Advertisement

Mandatory Tests for AIDS Fail to Gain Favor at Conference

Share
Times Staff Writer

Participants at a two-day conference to debate the expanded use of the controversial AIDS antibody test Wednesday overwhelmingly opposed mandatory testing under any circumstances, such as when couples apply for marriage licenses or when patients are routinely admitted to hospitals.

However, they endorsed wider use of the test on a voluntary basis--including for marriage license applicants and hospitalized patients--if the procedure is offered with comprehensive pre- and post-test counseling, confidentiality of test results and the informed consent of the patient.

‘Adjunct to Counseling’

“The test should only be done as an adjunct to counseling,” said Robert J. Levine, professor of medicine at Yale University Medical School. “Most of the good that occurs comes from the counseling.”

Advertisement

Counseling involves, for example, explaining that the test determines only whether a person has been exposed to the acquired immune deficiency syndrome virus and that a positive result does not necessarily mean that one will contract the deadly disease.

A person who tests positive is presumed to be infected and infectious to others. Thus, counseling also entails an explicit description of the behaviors that transmit AIDS, including unprotected anal and vaginal intercourse and the sharing of unsterilized hypodermic needles. The virus also can be transmitted by an infected woman to her unborn child. There is no medical treatment for the infection.

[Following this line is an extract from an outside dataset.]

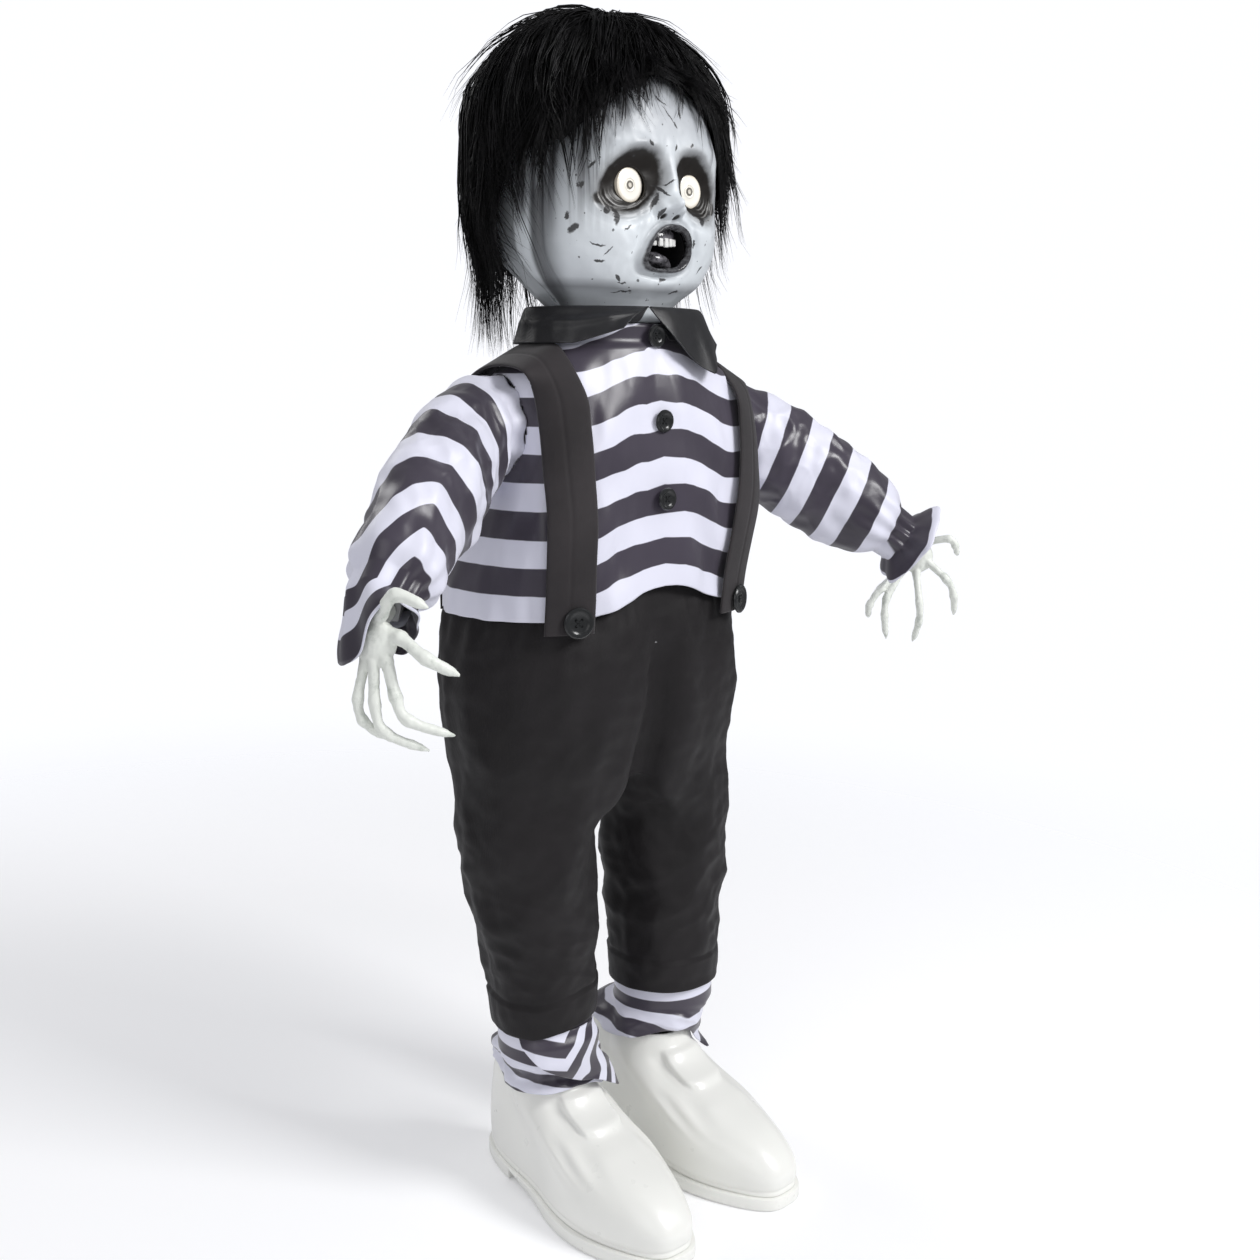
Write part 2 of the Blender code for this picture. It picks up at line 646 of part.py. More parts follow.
def ring_profile(name, inner, outer, low, high, centre, steps=20):
    """A plain ring turned about a vertical axis."""
    me = bpy.data.meshes.new(name)
    bm = bmesh.new()
    corners = ((inner, high), (outer, high), (outer, low), (inner, low))
    vs = [bm.verts.new((r, 0, z)) for r, z in corners]
    for i in range(4):
        bm.edges.new((vs[i], vs[(i + 1) % 4]))
    bm.to_mesh(me)
    bm.free()
    obj = bpy.data.objects.new(name, me)
    obj.location = centre
    m = obj.modifiers.new("turned", "SCREW")
    m.steps = steps
    m.render_steps = steps
    m.use_merge_vertices = True
    m.merge_threshold = 0.00001
    return obj


def gear_bmesh(teeth, low, high, centre, phase):
    """A spur gear: trapezoid teeth on a disc."""
    pitch = GEAR_MODULE * teeth / 2
    root, tip = pitch - 1.2 * GEAR_MODULE, pitch + 0.85 * GEAR_MODULE
    step = 2 * math.pi / teeth
    outline = []
    for k in range(teeth):
        a = phase + k * step
        for r, share in ((root, -0.33), (tip, -0.12), (tip, 0.12), (root, 0.33)):
            outline.append((r * math.cos(a + share * step), r * math.sin(a + share * step)))
    rings = [[(centre[0] + x, centre[1] + y, z) for x, y in outline] for z in (low, high)]
    return loft(rings, caps=True)


def make_neck_drive():
    at = (0.0, NECK_Y)
    bush_low = SHELF_Z + GAP
    put(ring_profile("neck_bushing", SHAFT_R + GAP, BUSH_R, bush_low, bush_low + BUSH_THICK, (0, NECK_Y, 0)),
        FIGURE, "brass")
    gear_low = bush_low + BUSH_THICK + GAP
    gear = mesh_object("head_gear", gear_bmesh(GEAR_TEETH, gear_low, gear_low + GEAR_THICK, at, 0.0))
    hole = cylinder_bmesh(SHAFT_R + GAP, 0.05, (0, NECK_Y, gear_low), sides=16)
    boolean(gear, cutter(mesh_object("gear_bore", hole)))
    put(gear, HEAD, "plastic_grey")

    shaft_top = NECK_LOW_Z + NECK_PLATE_THICK + 0.004
    shaft = cylinder_bmesh(SHAFT_R, shaft_top - SHAFT_LOW_Z, (0, NECK_Y, (shaft_top + SHAFT_LOW_Z) / 2), sides=16)
    put(mesh_object("neck_shaft", shaft), HEAD, "steel")

    wheel = mesh_object("motor_pinion", gear_bmesh(
        PINION_TEETH, gear_low, gear_low + GEAR_THICK, (PINION_X, NECK_Y), math.pi / PINION_TEETH))
    motor_top = SHELF_Z - SHEET - GAP
    stem_low = motor_top + GAP
    stem = cylinder_bmesh(SHAFT_R / 2, gear_low - stem_low + 0.001,
                          (PINION_X, NECK_Y, (gear_low + stem_low + 0.001) / 2), sides=12)
    boolean(wheel, cutter(mesh_object("pinion_stem", stem)), "UNION")
    put(wheel, PINION, "brass")

    size_x, size_y, size_z = MOTOR_SIZE
    motor = box_bmesh(MOTOR_SIZE, (PINION_X, NECK_Y, motor_top - size_z / 2))
    put(bevel(mesh_object("head_motor", motor), 0.002, 1), FIGURE, "plastic_black")


make_neck_drive()


# Speaker and circuit board on the front of the bracket

def make_speaker():
    back = BRACKET_FRONT_Y - GAP
    profile = ((0.000, 0.000), (0.012, 0.000), (0.012, 0.009), (SPEAKER_R - 0.003, 0.013), (SPEAKER_R, 0.013),
               (SPEAKER_R, 0.016), (SPEAKER_R - 0.004, 0.016), (0.010, 0.011), (0.000, 0.009))
    me = bpy.data.meshes.new("speaker")
    bm = bmesh.new()
    vs = [bm.verts.new((r, 0, -h)) for r, h in profile]
    for v, w in zip(vs, vs[1:]):
        bm.edges.new((v, w))
    bm.to_mesh(me)
    bm.free()
    obj = bpy.data.objects.new("speaker", me)
    m = obj.modifiers.new("turned", "SCREW")
    m.steps = 16
    m.render_steps = 16
    m.use_merge_vertices = True
    m.merge_threshold = 0.00001
    obj.rotation_euler = (math.radians(-90), 0, 0)
    obj.location = (0, back, SPEAKER_Z)
    put(obj, FIGURE, "plastic_black")


def make_circuit_board():
    stand = 0.005
    back = BRACKET_FRONT_Y - GAP
    board_y = back - stand - BOARD_SIZE[1] / 2
    board = mesh_object("circuit_board", box_bmesh(BOARD_SIZE, (0, board_y, BOARD_Z)))
    for i, (sx, sz) in enumerate(((-1, -1), (1, -1), (-1, 1), (1, 1))):
        at = (sx * (BOARD_SIZE[0] / 2 - 0.005), back - (stand + 0.0005) / 2, BOARD_Z + sz * (BOARD_SIZE[2] / 2 - 0.005))
        post = cylinder_bmesh(0.0025, stand + 0.0005, at, "Y", 10)
        boolean(board, cutter(mesh_object(f"board_post_{i}", post)), "UNION")
    for i, (x, z, size) in enumerate(((0.008, 0.002, 0.014), (-0.016, -0.006, 0.009))):
        chip = box_bmesh((size, 0.003, size), (x, board_y - BOARD_SIZE[1] / 2 - 0.001, BOARD_Z + z))
        boolean(board, cutter(mesh_object(f"board_chip_{i}", chip)), "UNION")
    put(board, FIGURE, "board_green")


make_speaker()
make_circuit_board()


# Battery box at the lower back: bay with three cells, hinged door, power switch and try-me button

BOX_FRONT_Y = BOX_BACK_Y - BOX_DEPTH
BOX_MID_Z = (BOX_LOW_Z + BOX_TOP_Z) / 2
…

Participants also urged the enactment of new federal legislation and other safeguards to protect confidentiality of test results and to prohibit discrimination against those found to be infected by the AIDS virus.

The federal government must “firmly support” the concept that “confidentiality breaches will not be tolerated and that they will be punished,” said William J. Curran, professor of legal medicine at the Harvard University School of Public Health and School of Medicine.

The meeting was called to examine possible expanded uses of the procedure that would also include patients at drug, family planning, and sexually transmitted disease clinics.

Recommendations Planned

Walter Dowdle, acting deputy director of the federal Centers for Disease Control and director of its AIDS programs, said federal health officials will evaluate the conference findings and issue recommendations to Robert E. Windom, assistant secretary for health, in about a month.

Advertisement

Since its introduction in 1985, the AIDS antibodies test has been the focus of intense controversy. Many medical and public health personnel and gay rights and civil liberties groups have feared that test results, unless kept anonymous or confidential, would result in stigmatization and be used to discriminate in such areas as employment, life insurance and medical insurance.

AIDS destroys the immune system, rendering the individual powerless against otherwise rare infections and cancers. The virus can also invade the central nervous system, causing serious neurological disorders.

In a related development Wednesday, a bipartisan group of senators in Washington proposed that Congress establish a “medical war cabinet” to oversee and coordinate all AIDS activities nationwide.

Sen. Pete Wilson (R-Calif.) said at a news conference that he will introduce legislation today to form a national advisory panel, with annual funding of $3 million for five years, “to help marshal America’s financial and scientific resources in first controlling and ultimately curing the deadly AIDS disease.”

Other sponsors are Sens. Alfonse M. D’Amato (R-N.Y.), Daniel Patrick Moynihan (D-N.Y.), Dave Durenberger (R-Minn.), Lowell P. Weicker Jr. (R-Conn.), Alan Cranston (D-Calif.), Bill Bradley (D-N.J.), Lloyd Bentsen (D-Tex.) and Frank R. Lautenberg (D-N.J.).